> [SHORT EXERCISE] Reproduce the listing below verbatim.

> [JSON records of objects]
<<<<
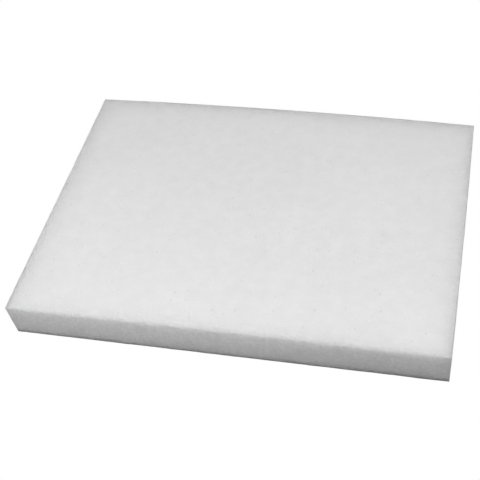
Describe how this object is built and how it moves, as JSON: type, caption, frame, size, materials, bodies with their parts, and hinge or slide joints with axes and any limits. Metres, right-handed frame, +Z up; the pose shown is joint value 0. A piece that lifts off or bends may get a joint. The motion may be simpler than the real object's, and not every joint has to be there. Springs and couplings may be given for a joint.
{
  "type": "floral foam slab",
  "caption": "Flat rectangular slab of white fine-celled foam with square-cut sides, a base to cut, glue, and push stems or pins into.",
  "frame": {"origin": "centre of the underside, on the surface that the slab rests on", "axes": "+X along the slab's length, +Y along its depth, from the front side towards the back, +Z up through its thickness"},
  "size_m": [0.3048, 0.2286, 0.0254],
  "materials": {
    "white_foam": "matte white rigid foam, its fine cells cut open on every face"
  },
  "bodies": {
    "root": {"foam_slab": "white_foam"}
  },
  "joints": []
}
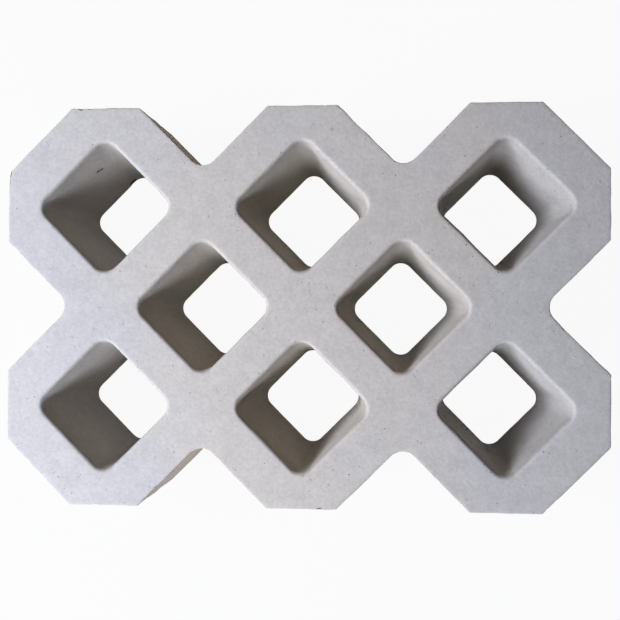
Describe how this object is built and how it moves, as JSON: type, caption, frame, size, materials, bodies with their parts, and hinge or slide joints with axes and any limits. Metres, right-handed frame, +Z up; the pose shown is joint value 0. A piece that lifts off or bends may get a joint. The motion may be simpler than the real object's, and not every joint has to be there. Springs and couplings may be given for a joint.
{
  "type": "grass paver",
  "caption": "Cast concrete grass paver: a lattice of diagonal bars with open square cells, V notches in its edges and chamfered corners.",
  "frame": {"origin": "middle of the underside", "axes": "+X along the block's length, +Y across it, +Z up towards the wide mouths of the cells"},
  "size_m": [0.6, 0.4, 0.1],
  "materials": {
    "concrete": "smooth cast grey concrete"
  },
  "bodies": {
    "root": {"grass_paver": "concrete"}
  },
  "joints": []
}
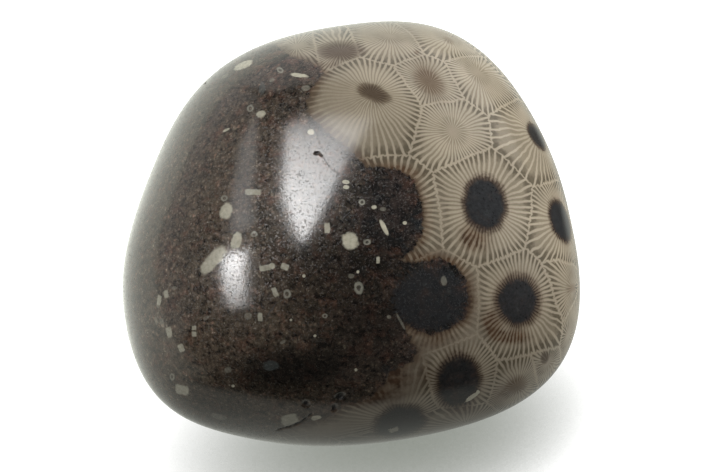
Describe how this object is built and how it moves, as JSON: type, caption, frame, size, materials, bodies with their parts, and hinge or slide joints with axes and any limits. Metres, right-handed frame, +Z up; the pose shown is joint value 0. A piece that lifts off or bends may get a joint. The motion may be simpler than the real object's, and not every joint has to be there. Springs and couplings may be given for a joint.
{
  "type": "petoskey stone",
  "caption": "Rounded, polished pebble of fossil coral limestone, with six-sided coral cells on one side and dark plain limestone on the other.",
  "frame": {"origin": "middle of the pebble's footprint, on the surface that it rests on", "axes": "+Z up from the flat worn underside, along the shortest extent; +X to the coral side, along the longest extent; -Y to the side that faces the viewer"},
  "size_m": [0.0676, 0.0648, 0.0472],
  "materials": {
    "polished_limestone": "polished"
  },
  "bodies": {
    "root": {"stone": "polished_limestone"}
  },
  "joints": []
}
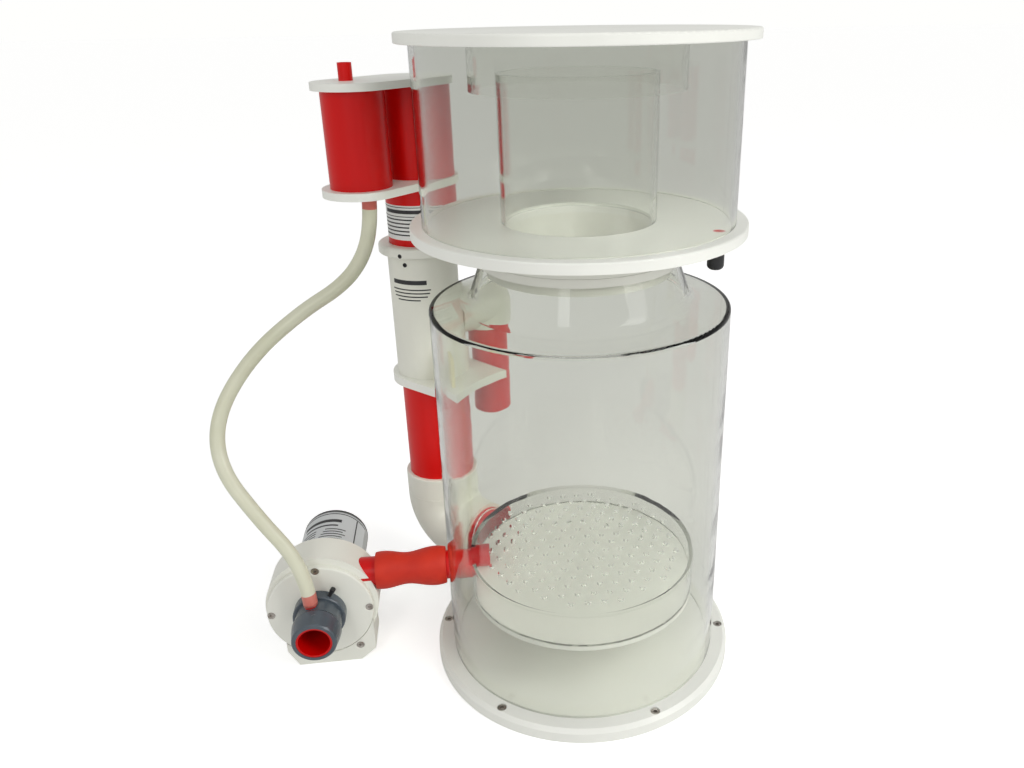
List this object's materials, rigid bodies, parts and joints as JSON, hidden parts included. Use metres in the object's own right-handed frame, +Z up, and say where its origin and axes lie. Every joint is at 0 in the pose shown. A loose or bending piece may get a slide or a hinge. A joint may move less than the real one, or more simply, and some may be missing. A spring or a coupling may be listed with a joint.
{
  "type": "protein skimmer",
  "caption": "Protein skimmer: clear reaction tube and lift-off foam cup, side pump with venturi and air silencer, and a telescopic overflow with a turning level adjuster.",
  "frame": {"origin": "axis of the reaction tube on the floor under the base plate", "axes": "+Z up; +Y along the pump's shaft from its suction mouth to its motor; +X along the feed pipe from the pump into the tube"},
  "size_m": [0.5522, 0.3835, 0.6671],
  "materials": {
    "white_pvc": "satin",
    "cream_pvc": "satin",
    "clear_acrylic": "polished",
    "red_pvc": "gloss",
    "red_rubber": "matte",
    "grey_pvc": "gloss",
    "motor_grey": "satin",
    "clear_hose": "satin",
    "black_rubber": "matte",
    "black_plastic": "satin",
    "steel": "brushed",
    "potting": "cast",
    "ceramic": "ground",
    "magnet": "ground"
  },
  "bodies": {
    "body": {"base_plate": "white_pvc", "base_flange": "white_pvc", "base_screws": "steel", "body_tube": "clear_acrylic", "body_dome": "clear_acrylic", "neck_ring": "white_pvc", "chamber_floor": "white_pvc", "chamber_ring": "clear_acrylic", "bubble_plate": "clear_acrylic", "feed_pipe": "red_pvc", "hose_sleeve": "red_rubber", "outlet_elbow": "white_pvc", "outlet_spigot": "red_pvc", "riser_pipe": "red_pvc", "pump_cover": "white_pvc", "pump_housing": "white_pvc", "pump_seal": "black_rubber", "pump_screws": "steel", "feed_stub": "red_pvc", "venturi_body": "grey_pvc", "venturi_liner": "red_pvc", "air_barb": "red_pvc", "test_nipple": "black_plastic", "motor_can": "motor_grey", "motor_cap": "black_plastic", "cable_gland": "black_plastic", "stator": "potting", "rotor_can": "white_pvc", "rotor_shaft": "ceramic", "air_hose": "clear_hose"},
    "telescope": {"telescope_sleeve": "white_pvc", "telescope_collar": "white_pvc", "guide_plate": "white_pvc", "guide_rib": "cream_pvc", "telescope_seals": "black_rubber", "lock_screws": "black_plastic", "spill_elbow": "white_pvc", "down_pipe": "red_pvc"},
    "adjuster": {"adjuster_pipe": "red_pvc", "silencer_plate": "white_pvc", "silencer_cap": "white_pvc", "silencer_tube": "red_pvc", "air_tube": "red_pvc", "hose_nipple": "red_pvc"},
    "cup": {"cup_spigot": "white_pvc", "cup_seal": "black_rubber", "cup_flange": "white_pvc", "cup_tube": "clear_acrylic", "foam_tube": "clear_acrylic", "drain_nipple": "red_pvc"},
    "lid": {"lid_plate": "white_pvc", "lid_ring": "clear_acrylic"},
    "stopper": {"drain_stopper": "black_rubber"},
    "rotor": {"impeller": "black_plastic", "rotor_magnet": "magnet", "rotor_bushes": "ceramic"}
  },
  "joints": [
    {"name": "telescope_slide", "type": "slide", "parent": "body", "child": "telescope", "axis": [0, 0, 1], "range_m": [0, 0.035]},
    {"name": "adjuster_turn", "type": "hinge", "parent": "body", "child": "adjuster", "pos_m": [-0.15879, 0.15227, 0.5], "axis": [0, 0, 1], "range_deg": [-60, 15], "deforming": ["air_hose"]},
    {"name": "cup_lift", "type": "slide", "parent": "body", "child": "cup", "axis": [0, 0, 1], "range_m": [0, 0.1]},
    {"name": "lid_lift", "type": "slide", "parent": "cup", "child": "lid", "axis": [0, 0, 1], "range_m": [0, 0.08]},
    {"name": "stopper_pull", "type": "slide", "parent": "cup", "child": "stopper", "axis": [0, 0, -1], "range_m": [0, 0.02]},
    {"name": "rotor_spin", "type": "hinge", "parent": "body", "child": "rotor", "pos_m": [-0.2935, 0.05, 0.0706], "axis": [0, 1, 0], "continuous": true}
  ]
}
>>>>
> [REPLY]
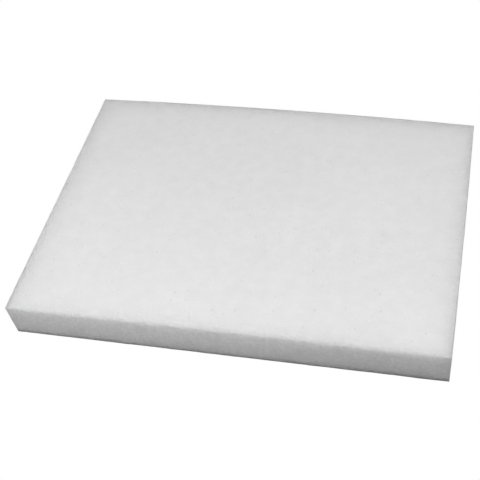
Describe how this object is built and how it moves, as JSON: type, caption, frame, size, materials, bodies with their parts, and hinge or slide joints with axes and any limits. Metres, right-handed frame, +Z up; the pose shown is joint value 0. A piece that lifts off or bends may get a joint. The motion may be simpler than the real object's, and not every joint has to be there. Springs and couplings may be given for a joint.
{
  "type": "floral foam slab",
  "caption": "Flat rectangular slab of white fine-celled foam with square-cut sides, a base to cut, glue, and push stems or pins into.",
  "frame": {"origin": "centre of the underside, on the surface that the slab rests on", "axes": "+X along the slab's length, +Y along its depth, from the front side towards the back, +Z up through its thickness"},
  "size_m": [0.3048, 0.2286, 0.0254],
  "materials": {
    "white_foam": "matte white rigid foam, its fine cells cut open on every face"
  },
  "bodies": {
    "root": {"foam_slab": "white_foam"}
  },
  "joints": []
}
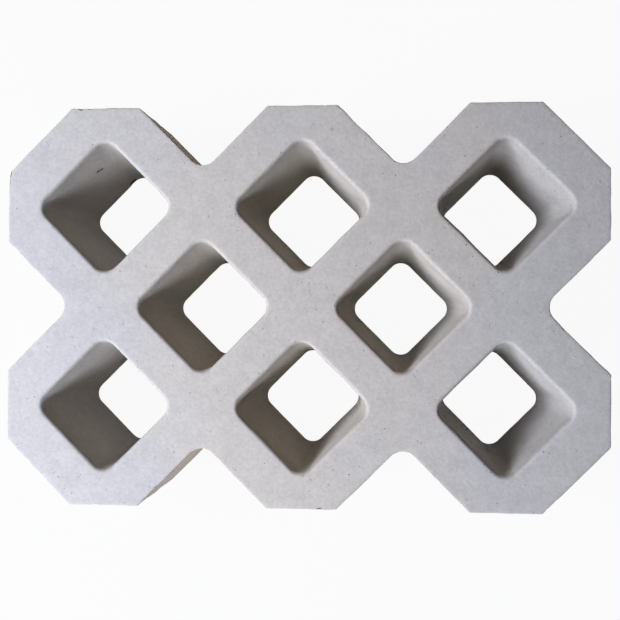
Describe how this object is built and how it moves, as JSON: type, caption, frame, size, materials, bodies with their parts, and hinge or slide joints with axes and any limits. Metres, right-handed frame, +Z up; the pose shown is joint value 0. A piece that lifts off or bends may get a joint. The motion may be simpler than the real object's, and not every joint has to be there. Springs and couplings may be given for a joint.
{
  "type": "grass paver",
  "caption": "Cast concrete grass paver: a lattice of diagonal bars with open square cells, V notches in its edges and chamfered corners.",
  "frame": {"origin": "middle of the underside", "axes": "+X along the block's length, +Y across it, +Z up towards the wide mouths of the cells"},
  "size_m": [0.6, 0.4, 0.1],
  "materials": {
    "concrete": "smooth cast grey concrete"
  },
  "bodies": {
    "root": {"grass_paver": "concrete"}
  },
  "joints": []
}
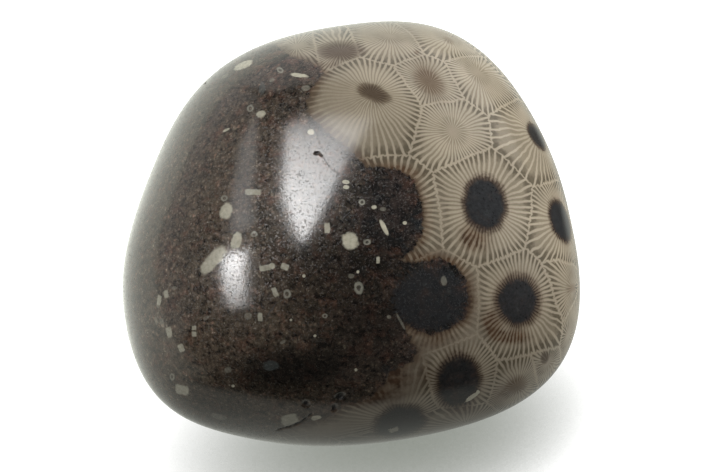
Describe how this object is built and how it moves, as JSON: type, caption, frame, size, materials, bodies with their parts, and hinge or slide joints with axes and any limits. Metres, right-handed frame, +Z up; the pose shown is joint value 0. A piece that lifts off or bends may get a joint. The motion may be simpler than the real object's, and not every joint has to be there. Springs and couplings may be given for a joint.
{
  "type": "petoskey stone",
  "caption": "Rounded, polished pebble of fossil coral limestone, with six-sided coral cells on one side and dark plain limestone on the other.",
  "frame": {"origin": "middle of the pebble's footprint, on the surface that it rests on", "axes": "+Z up from the flat worn underside, along the shortest extent; +X to the coral side, along the longest extent; -Y to the side that faces the viewer"},
  "size_m": [0.0676, 0.0648, 0.0472],
  "materials": {
    "polished_limestone": "polished"
  },
  "bodies": {
    "root": {"stone": "polished_limestone"}
  },
  "joints": []
}
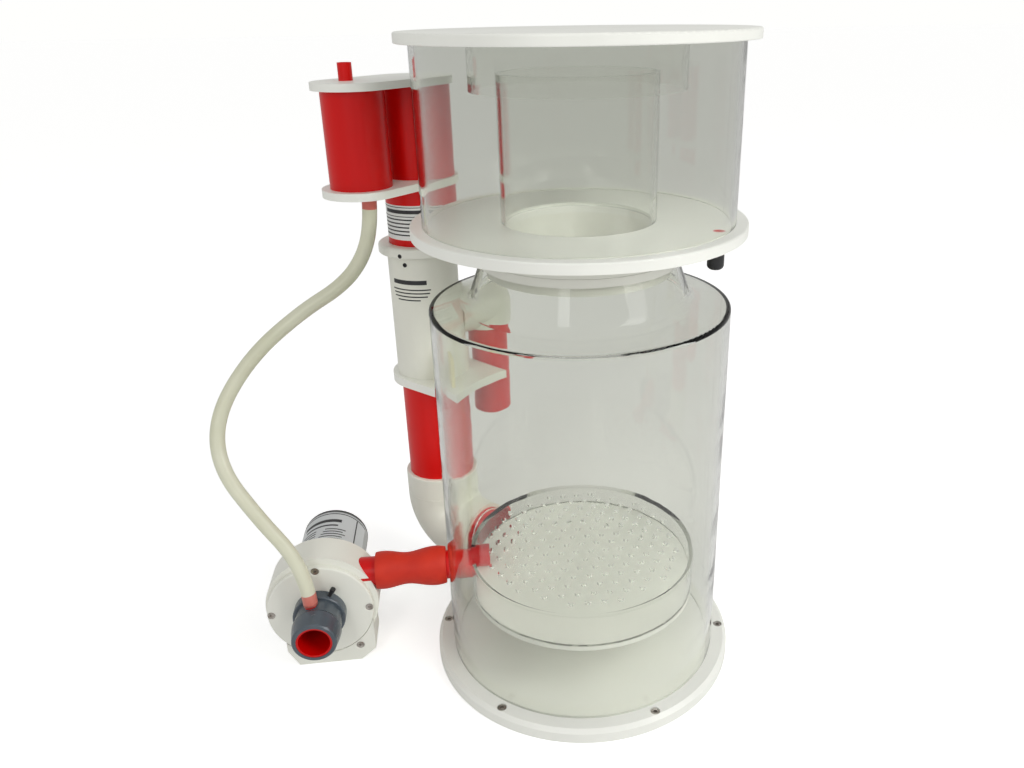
List this object's materials, rigid bodies, parts and joints as JSON, hidden parts included. Use metres in the object's own right-handed frame, +Z up, and say where its origin and axes lie. Every joint is at 0 in the pose shown. A loose or bending piece may get a slide or a hinge. A joint may move less than the real one, or more simply, and some may be missing. A spring or a coupling may be listed with a joint.
{
  "type": "protein skimmer",
  "caption": "Protein skimmer: clear reaction tube and lift-off foam cup, side pump with venturi and air silencer, and a telescopic overflow with a turning level adjuster.",
  "frame": {"origin": "axis of the reaction tube on the floor under the base plate", "axes": "+Z up; +Y along the pump's shaft from its suction mouth to its motor; +X along the feed pipe from the pump into the tube"},
  "size_m": [0.5522, 0.3835, 0.6671],
  "materials": {
    "white_pvc": "satin",
    "cream_pvc": "satin",
    "clear_acrylic": "polished",
    "red_pvc": "gloss",
    "red_rubber": "matte",
    "grey_pvc": "gloss",
    "motor_grey": "satin",
    "clear_hose": "satin",
    "black_rubber": "matte",
    "black_plastic": "satin",
    "steel": "brushed",
    "potting": "cast",
    "ceramic": "ground",
    "magnet": "ground"
  },
  "bodies": {
    "body": {"base_plate": "white_pvc", "base_flange": "white_pvc", "base_screws": "steel", "body_tube": "clear_acrylic", "body_dome": "clear_acrylic", "neck_ring": "white_pvc", "chamber_floor": "white_pvc", "chamber_ring": "clear_acrylic", "bubble_plate": "clear_acrylic", "feed_pipe": "red_pvc", "hose_sleeve": "red_rubber", "outlet_elbow": "white_pvc", "outlet_spigot": "red_pvc", "riser_pipe": "red_pvc", "pump_cover": "white_pvc", "pump_housing": "white_pvc", "pump_seal": "black_rubber", "pump_screws": "steel", "feed_stub": "red_pvc", "venturi_body": "grey_pvc", "venturi_liner": "red_pvc", "air_barb": "red_pvc", "test_nipple": "black_plastic", "motor_can": "motor_grey", "motor_cap": "black_plastic", "cable_gland": "black_plastic", "stator": "potting", "rotor_can": "white_pvc", "rotor_shaft": "ceramic", "air_hose": "clear_hose"},
    "telescope": {"telescope_sleeve": "white_pvc", "telescope_collar": "white_pvc", "guide_plate": "white_pvc", "guide_rib": "cream_pvc", "telescope_seals": "black_rubber", "lock_screws": "black_plastic", "spill_elbow": "white_pvc", "down_pipe": "red_pvc"},
    "adjuster": {"adjuster_pipe": "red_pvc", "silencer_plate": "white_pvc", "silencer_cap": "white_pvc", "silencer_tube": "red_pvc", "air_tube": "red_pvc", "hose_nipple": "red_pvc"},
    "cup": {"cup_spigot": "white_pvc", "cup_seal": "black_rubber", "cup_flange": "white_pvc", "cup_tube": "clear_acrylic", "foam_tube": "clear_acrylic", "drain_nipple": "red_pvc"},
    "lid": {"lid_plate": "white_pvc", "lid_ring": "clear_acrylic"},
    "stopper": {"drain_stopper": "black_rubber"},
    "rotor": {"impeller": "black_plastic", "rotor_magnet": "magnet", "rotor_bushes": "ceramic"}
  },
  "joints": [
    {"name": "telescope_slide", "type": "slide", "parent": "body", "child": "telescope", "axis": [0, 0, 1], "range_m": [0, 0.035]},
    {"name": "adjuster_turn", "type": "hinge", "parent": "body", "child": "adjuster", "pos_m": [-0.15879, 0.15227, 0.5], "axis": [0, 0, 1], "range_deg": [-60, 15], "deforming": ["air_hose"]},
    {"name": "cup_lift", "type": "slide", "parent": "body", "child": "cup", "axis": [0, 0, 1], "range_m": [0, 0.1]},
    {"name": "lid_lift", "type": "slide", "parent": "cup", "child": "lid", "axis": [0, 0, 1], "range_m": [0, 0.08]},
    {"name": "stopper_pull", "type": "slide", "parent": "cup", "child": "stopper", "axis": [0, 0, -1], "range_m": [0, 0.02]},
    {"name": "rotor_spin", "type": "hinge", "parent": "body", "child": "rotor", "pos_m": [-0.2935, 0.05, 0.0706], "axis": [0, 1, 0], "continuous": true}
  ]
}